During your tenure at Business Objects, you have been able to meet or exceed Wall Street guidance on revenue and profits for 18 consecutive quarters. How have you been able to pull that off?

That is true. In fact, I’ve hit 22 consecutive quarters in my career. I think it all goes back to my days at Texas Instruments and Schlumberger, where I was known for hitting forecasts. I think it’s not any different doing an internal forecast for a division than it is working with Wall Street. As you set expectations that are realistic, you make sure that you have a forecast internally that supports that, and you never get carried away with yourself. You try to position yourself as much as possible to allow for upside and not stretch yourself to the point that everything needs to go right for you to hit your numbers.

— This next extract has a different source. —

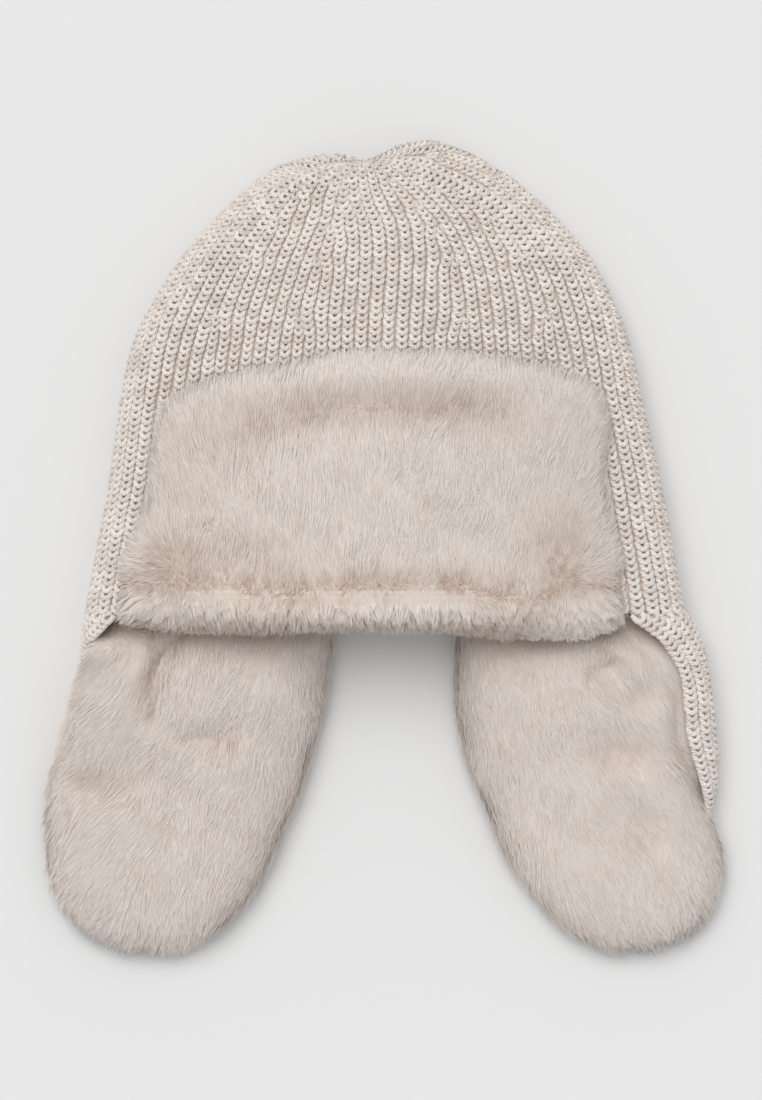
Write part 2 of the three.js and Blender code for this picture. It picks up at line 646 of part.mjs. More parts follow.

Once you get in that mode, then you start to hit the numbers and that’s what Wall Street is looking for. They’re not looking for sandbagging, but rather consistent numbers. I think companies often get in trouble because they try too hard to meet expectations that should never have been set in the first place. We try to set realistic goals and manage to them.

A number of software companies have come under fire for improper revenue-recognition practices. Is that an area you keep a particularly close eye on, and how do you make sure that revenue is being booked properly?

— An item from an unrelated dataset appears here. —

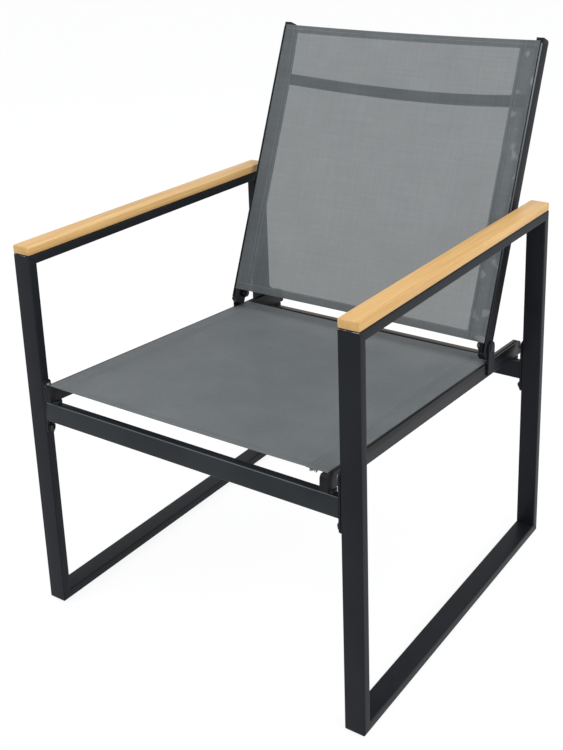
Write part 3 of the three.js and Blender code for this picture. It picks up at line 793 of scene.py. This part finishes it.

Revenue recognition is important from our perspective because we are a software company and the SEC has some very tight rules on software recognition. What we do is make sure that we always leverage the expertise of our auditors. I know these days with the Andersen issues, you can no longer say, “the good news is the auditors have signed off,” because of the skepticism out there. But the reality is most audit firms are doing a good job. We work closely with our auditors every time there is a new rule or announcement on revenue recognition. In some cases, we chose to be even more strict than the auditors think we have to be. Revenue recognition is indeed a tricky one in the software space. We therefore try to always err on the conservative side when it comes to revenue recognition.